Quantos ou quais eventos são necessários para uma História? Segundo Aluf Alba, arquivista do Arquivo Naciona: o documento, ele começa a ser memória já no seu nascimento, e os documentos que chegam no Arquivo Nacional fazem parte de um processo, político e técnico de escolhas. O que vai virar arquivo histórico, na verdade é um processo político de escolhas, daquilo que vai constituir um acervo que vai ser perene e que vai representar, de alguma forma a História daquela empresa, daquele grupo social e também do Brasil, como é o caso do Arquivo Nacional.

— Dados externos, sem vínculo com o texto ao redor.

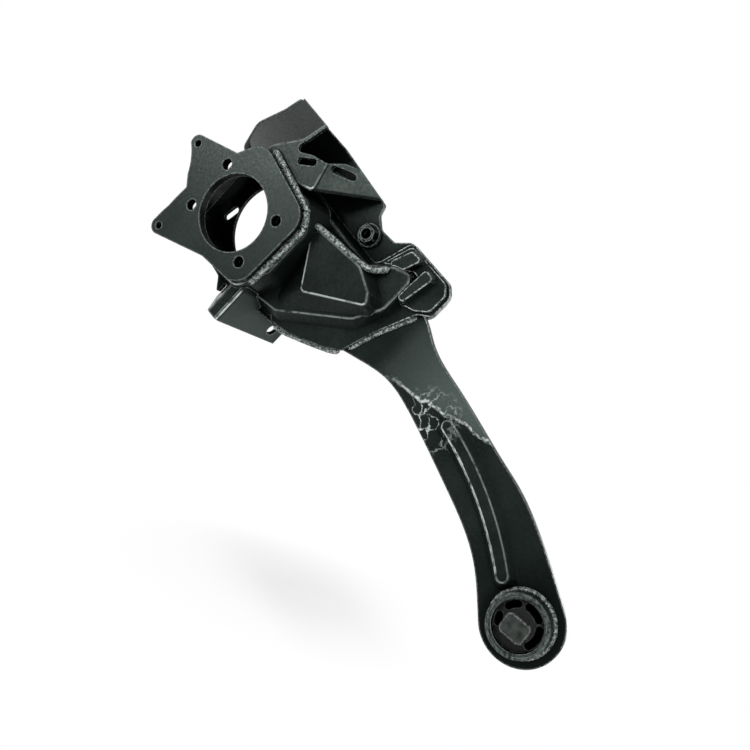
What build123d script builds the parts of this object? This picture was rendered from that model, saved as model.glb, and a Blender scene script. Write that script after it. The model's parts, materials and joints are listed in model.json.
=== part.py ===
from build123d import *
from math import cos, radians, sin
import os

os.makedirs("parts", exist_ok=True)

# Rear knuckle arm, welded from pressed steel. All sizes in mm.
# Frame: the origin is the hub centre on the outboard face of the hub plate.
# +X points forward to the arm bush, +Y points inboard, +Z points up.

# hub plate
hub_plate_thickness = 10.0
hub_bore_radius = 37.0
hub_bolt_spacing_x = 80.0
hub_bolt_spacing_z = 52.0
hub_bolt_hole_radius = 5.25
ear_radius = 8.5
ear_hole_radius = 3.5
ear_upper = (-80.2, 17.8)
ear_lower = (-52.8, -64.8)
plate_middle = (-6.0, -1.0, 50.0)
plate_corners = [(-14.0, 43.0, 21.0), (39.0, 32.0, 21.0), (36.0, -24.0, 22.0)]
plate_scallops = [(-62.0, 63.0, 26.0), (-121.0, -39.0, 62.0)]

# sheet gauges and bends
shell_sheet = 4.0
bracket_sheet = 4.0
blade_sheet = 5.0
rail_sheet = 3.0
rim_steps = [(2.6, 0.0), (1.0, 0.5), (0.0, 2.0)]
# share of the gauge between a form's outside and inside, at its top and at its foot
shell_insets = (0.7, 1.0)
pan_insets = (0.9, 1.1)
box_insets = (0.75, 1.15)
weld_radius = 3.2
hub_weld_width = 4.5
hub_weld_start = (-16.0, -30.0)
fit_gap = 0.15
bond_gap = 0.05

# depth of each surface, measured inboard from the plate face
panel_depth = 20.0
valley_depth = 35.0
flange_depth = 46.0
inner_web_depth = 80.0

# levels that follow from the sizes above
pad_depth = hub_plate_thickness + fit_gap
joint_depth = flange_depth + shell_sheet
blade_front = joint_depth + fit_gap
blade_back = blade_front + blade_sheet
inner_web_back = inner_web_depth + shell_sheet

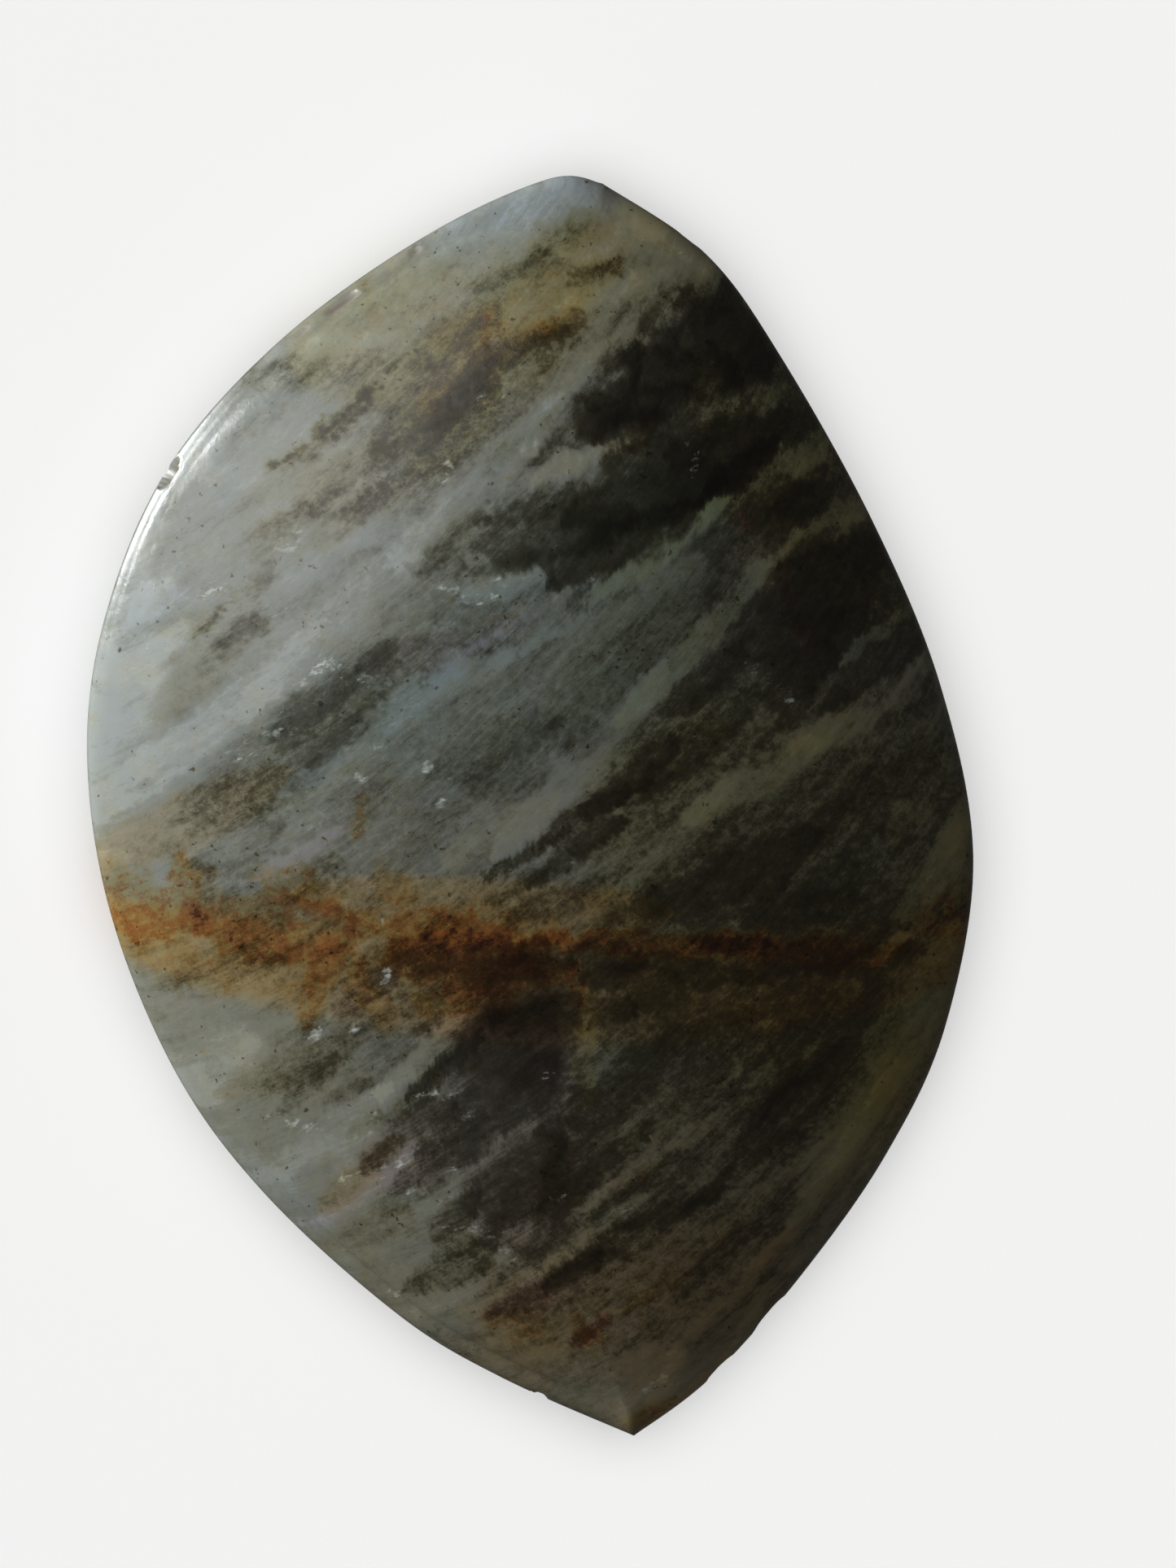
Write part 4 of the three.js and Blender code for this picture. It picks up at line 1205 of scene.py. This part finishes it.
def glinting(make, solid, rock, colours):
    """Fine cracks and flecks that catch the light, thick where the glint is strong."""
    density = attribute(make, "glint")["Fac"]
    there = make.spread(density, *GLINT_PLACE)
    folds = textured(make, solid, FOLDS).outputs[0]
    flecks = textured(make, solid, FLECKS).outputs[0]
    cracks = make.spread(distance_from(make, folds, 0.5), *CRACK_LINE)
    broken = make.math("MULTIPLY", cracks, make.spread(flecks, *CRACK_BREAKS))
    lit = make.vector("MULTIPLY_ADD", rock, CRACK_GAIN, CRACK_LIFT)
    rock = make.mix("RGBA", make.math("MULTIPLY", broken, there), rock, lit)
    crowded = make.math("MULTIPLY_ADD", density, FLECK_CROWDING, flecks)
    shine = make.math("MULTIPLY", make.spread(crowded, *FLECK_SHINE), there)
    return make.mix("RGBA", shine, rock, colours.glint)


def new_material(name):
    """A new material, the maker of its nodes and its shader."""
    material = bpy.data.materials.new(name)
    material.use_nodes = True
    return material, NodeMaker(material.node_tree), material.node_tree.nodes["Principled BSDF"]


def milky_labradorite(colours):
    """The polished rock, with its pattern, stains and glints, and bare where the rim is chipped."""
    material, make, principled = new_material("milky_labradorite")
    solid = make.vector("SCALE", make.add("ShaderNodeTexCoord").outputs["Object"], 1 / MM)
    rock = rock_colour(make, solid, layered(make, solid), colours)
    rock = rusted(make, solid, rock, colours)
    rock = specked(make, solid, rock, colours)
    rock = glinting(make, solid, rock, colours)
    chipped = attribute(make, "chipped")["Fac"]
    make.plug(principled.inputs["Base Color"], make.mix("RGBA", chipped, rock, colours.chip))
    polish = make.spread(textured(make, solid, POLISH).outputs[0], *POLISH_ROUGHNESS)
    make.plug(principled.inputs["Roughness"], make.mix("FLOAT", chipped, polish, CHIP_ROUGHNESS))
    principled.inputs["IOR"].default_value = REFRACTION
    skin = textured(make, solid, SKIN).outputs[0]
    bump = make.add("ShaderNodeBump", {"Height": skin, "Distance": SKIN_DEPTH, "Strength": 1.0})
    make.plug(principled.inputs["Normal"], bump.outputs[0])
    return material


class CABOCHON_OT_stone(bpy.types.Operator):
    """Make the polished stone"""

    bl_idname = "cabochon.stone"
    bl_label = "Stone"

    def execute(self, context):
        scene = context.scene
        material = milky_labradorite(scene.cabochon_colours)
        stone = cut_stone(scene.cabochon_shape, scene.cabochon_wear, material)
        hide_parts(NODE)
        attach(stone, BODY)
        return {"FINISHED"}


# Half the floor's side, how rough it is, and where on the level of the stone's rim the camera looks.
FLOOR_REACH = 1.5
FLOOR_ROUGHNESS = 0.9
LOOKED_AT = Vector((1.84, 0.69, 1.5)) * MM


class Lamp(NamedTuple):
    """A rectangular lamp aimed at the stone; the angles are in degrees, the sizes in metres."""

    name: str
    radiance: float
    azimuth: float
    elevation: float
    distance: float
    size: tuple
    colour: tuple
    lights: str = PIECE
    mirrored: bool = True
    casts_shadow: bool = True


LAMPS = (
    Lamp("daylight", 11.5, 158, 18, 0.4, (0.34, 0.2), (0.93, 0.97, 1.0), mirrored=False),
    Lamp("window", 40.0, 150, 10, 0.4, (0.12, 0.06), (0.93, 0.97, 1.0)),
    Lamp("paper_glow", 14.0, 150, -22, 0.4, (0.12, 0.24), (0.97, 0.98, 1.0)),
    Lamp("sky", 1.6, 135, 45, 0.4, (0.3, 0.2), (0.97, 0.98, 1.0)),
    Lamp("bounce", 0.12, 0, 90, 0.6, (1.2, 1.2), (1.0, 0.9, 0.7), mirrored=False),
    Lamp("ceiling", 1.15, 0, 90, 0.6, (1.2, 1.2), (1.0, 1.0, 1.0), lights="floor"),
    Lamp("floor_fill", 1.45, 0, 90, 0.6, (1.2, 1.2), (1.0, 1.0, 1.0), lights="floor", casts_shadow=False),
)


def from_angles(azimuth, elevation, distance):
    """A place at a compass angle counted from +X, a height angle and a distance from the stone."""
    flat = distance * math.cos(elevation)
    return Vector((flat * math.cos(azimuth), flat * math.sin(azimuth), distance * math.sin(elevation)))


def set_lamp(lamp):
    """Hangs a lamp that the camera doesn't see and that lights one thing only."""
    light = bpy.data.lights.new(lamp.name, "AREA")
    light.shape = "RECTANGLE"
    light.size, light.size_y = lamp.size
    light.energy = lamp.radiance * math.pi * lamp.size[0] * lamp.size[1]
    light.color = lamp.colour
    light.use_shadow = lamp.casts_shadow
    thing = new_object(lamp.name, light)
    place = from_angles(math.radians(lamp.azimuth), math.radians(lamp.elevation), lamp.distance)
    thing.location = place
    thing.rotation_euler = (-place).to_track_quat("-Z", "Y").to_euler()
    thing.visible_camera = False
    thing.visible_glossy = lamp.mirrored
    receivers = bpy.data.collections.new(f"{lamp.name}_lights")
    receivers.objects.link(bpy.data.objects[lamp.lights])
    thing.light_linking.receiver_collection = receivers


def lay_floor(settings):
    """A plain floor that catches the stone's shadow and isn't mirrored in its polish."""
    mesh = bpy.data.meshes.new("floor")
    corners = [(x * FLOOR_REACH, y * FLOOR_REACH, 0) for x, y in ((-1, -1), (1, -1), (1, 1), (-1, 1))]
    mesh.from_pydata(corners, [], [(0, 1, 2, 3)])
    floor = new_object("floor", mesh)
    material, _, principled = new_material("pale_floor")
    principled.inputs["Base Color"].default_value = settings.floor
    principled.inputs["Roughness"].default_value = FLOOR_ROUGHNESS
    mesh.materials.append(material)
    floor.visible_diffuse = False
    floor.visible_glossy = False
    floor.visible_shadow = False


def light_room(scene, settings):
    """A dim room that is seen as a pale one, so that dark stone stays dark in front of it."""
    world = bpy.data.worlds.new("room")
    scene.world = world
    world.use_nodes = True
    make = NodeMaker(world.node_tree)
    seen = make.add("ShaderNodeLightPath").outputs["Is Camera Ray"]
    background = world.node_tree.nodes["Background"]
    make.plug(background.inputs["Color"], make.mix("RGBA", seen, settings.room, settings.backdrop))
    level = make.spread(seen, 0.0, 1.0, settings.room_level, settings.backdrop_level)
    make.plug(background.inputs["Strength"], level)


def set_camera(scene, settings):
    """A camera that looks straight down."""
    data = bpy.data.cameras.new("camera")
    data.sensor_fit = "VERTICAL"
    data.sensor_height = 36
    data.lens = data.sensor_height * settings.camera_distance / settings.view_height
    data.clip_start = 0.01
    camera = new_object("camera", data)
    camera.location = LOOKED_AT + Vector((0, 0, settings.camera_distance))
    scene.camera = camera
    scene.view_settings.view_transform = "Standard"


class CABOCHON_OT_stage(bpy.types.Operator):
    """Set the floor, the daylight and the camera"""

    bl_idname = "cabochon.stage"
    bl_label = "Stage"

    def execute(self, context):
        scene = context.scene
        lay_floor(scene.cabochon_stage)
        for lamp in LAMPS:
            set_lamp(lamp)
        light_room(scene, scene.cabochon_stage)
        set_camera(scene, scene.cabochon_stage)
        return {"FINISHED"}


class CABOCHON_PT_panel(bpy.types.Panel):
    """Lists the stone's settings and the steps that make it"""

    bl_label = "Cabochon"
    bl_idname = "CABOCHON_PT_panel"
    bl_space_type = "VIEW_3D"
    bl_region_type = "UI"
    bl_category = "Cabochon"

    def draw(self, context):
        column = self.layout.column(align=True)
        for group in SETTINGS:
            for name in SETTINGS[group].__annotations__:
                column.prop(getattr(context.scene, group), name)
        column.operator(CABOCHON_OT_stone.bl_idname)
        column.operator(CABOCHON_OT_stage.bl_idname)


SETTINGS = {
    "cabochon_shape": CabochonShape,
    "cabochon_wear": CabochonWear,
    "cabochon_colours": CabochonColours,
    "cabochon_stage": CabochonStage,
}
CLASSES = (*SETTINGS.values(), CABOCHON_OT_stone, CABOCHON_OT_stage, CABOCHON_PT_panel)


def register():
    """Adds the classes and gives the scene its settings."""
    for cls in CLASSES:
        bpy.utils.register_class(cls)
    for name, group in SETTINGS.items():
        setattr(bpy.types.Scene, name, bpy.props.PointerProperty(type=group))


def unregister():
    """Takes away what register adds."""
    for name in SETTINGS:
        delattr(bpy.types.Scene, name)
    for cls in reversed(CLASSES):
        bpy.utils.unregister_class(cls)


def main():
    """Makes the stone and its stage."""
    register()
    bpy.ops.cabochon.stone()
    bpy.ops.cabochon.stage()


if __name__ == "__main__":
    main()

É sempre um processo político de escolha, por isso que é tão importante termos servidores públicos posicionados, de pessoas preparadas para estarem atuando nesse aspecto.
Mary Del Priori, historiadora:
Nós temos leis aqui no Brasil, que são inclusive eu diria bastante rigorosas. Elas não são cumpridas, mas nós temos leis para arquivos municipais, estaduais e arquivos federais, que deveriam ser cobradas pela própria população, para manutenção desses acervos, acervos que estão desaparecendo, como vimos recentemente com o Museu Nacional e agora com a Cinemateca de São Paulo. E no caso dos arquivos municipais, esses são os mais fragilizados, porque eles tem a memória das pequenas cidades e dos seus prefeitos, que muitas vezes fazem queimar ou fazem simplesmente desaparecer a documentação que não os interessa para a sua posteridade. Então esse, eu diria que essa vigilância sobre o nosso passado, sobre o valor dos nossos arquivos, ainda está faltando na nossa população.
Lia Calabre, historiadora:
A memória de Josef Stálin inclusive, ela serve para que não se repitam os mesmos erros, ela serve para que se aprenda e se caminhe. Os processos constantes de apagamento. Existe um depósito obrigatório de documentação que não é feita, na verdade se a gente pensar, desde que a capital foi para Brasília, os documentos não vieram mais para o Arquivo Nacional. [4080]
Quantos registros?
Fernando Henrique Cardoso recupera a memória das mais influentes personalidades da história do país.
Uma das principais obras do barão chama-se "Efemérides Brasileiras". Foi publicada parcialmente em 1891 e mostra o serviço de um artesão. Ele colecionou os acontecimentos de cada dia da nossa história e enquanto viveu atualizou o manuscrito. Vejamos o que aconteceu no dia 8 de julho. Diz ele:
- Em 1691 o padre Samuel Fritz, missionário da província castelhana dos Omáguas, regressa a sua missão, depois de uma detenção de 22 meses na cidade de Belém do Pará (ver 11 de setembro de 1689).
- Em 1706 o rei de Portugal mandou fechar uma tipografia que funcionava no Recife.
- Em 1785 nasceu o pai do Duque de Caxias.
- Em 1827 um tenente repeliu um ataque argentino na Ilha de São Sebastião.
- Em 1869 o general Portinho obriga os paraguaios a abandonar o Piraporaru e atravessa esse rio.
- Em 1875 falece no Rio Grande do Sul o doutor Manuel Pereira da Silva Ubatuba, a quem se deve a preparação do extractum carnis, que se tornou um dos primeiros artigos de exportação daquela parte do Brasil.
Ainda bem que o barão estava morto em 2014 julho que a Alemanha fez seus 7 a 1 contra o Brasil.
(...) Quem já foi ministro das relações exteriores como eu trabalha numa mesa sobre a qual a um pequeno busto do barão. É como se ele continuasse lá vigiando seus sucessores.
Ele enfrentou as questões de fronteiras com habilidade de um advogado e a erudição de um historiador. Ele ganhava nas arbitragens porque de longe o Brasil levava a melhor documentação. Durante o litígio com a Argentina fez com que se localiza-se o mapa de 1749, que mostrava que a documentação adversária estava simplesmente errada.
Esse caso foi arbitrado pelo presidente Cleveland dos Estados Unidos e Rio Branco preparou a defesa do Brasil morando em uma pensão em Nova York. Conforme registrou passou quatro anos sem qualquer ida ao teatro ou a divertimento.
Vitorioso nas questões de fronteiras tornou-se um herói nacional. Poderia desembarcar entre um Rio, coisa que Nabuco provavelmente faria. O barão ouviu a sentença da arbitragem em Washington e quieto tomou o navio de volta para Liverpool. Preferia viver com seus livros e achava-se um desajeitado para a função de ministro.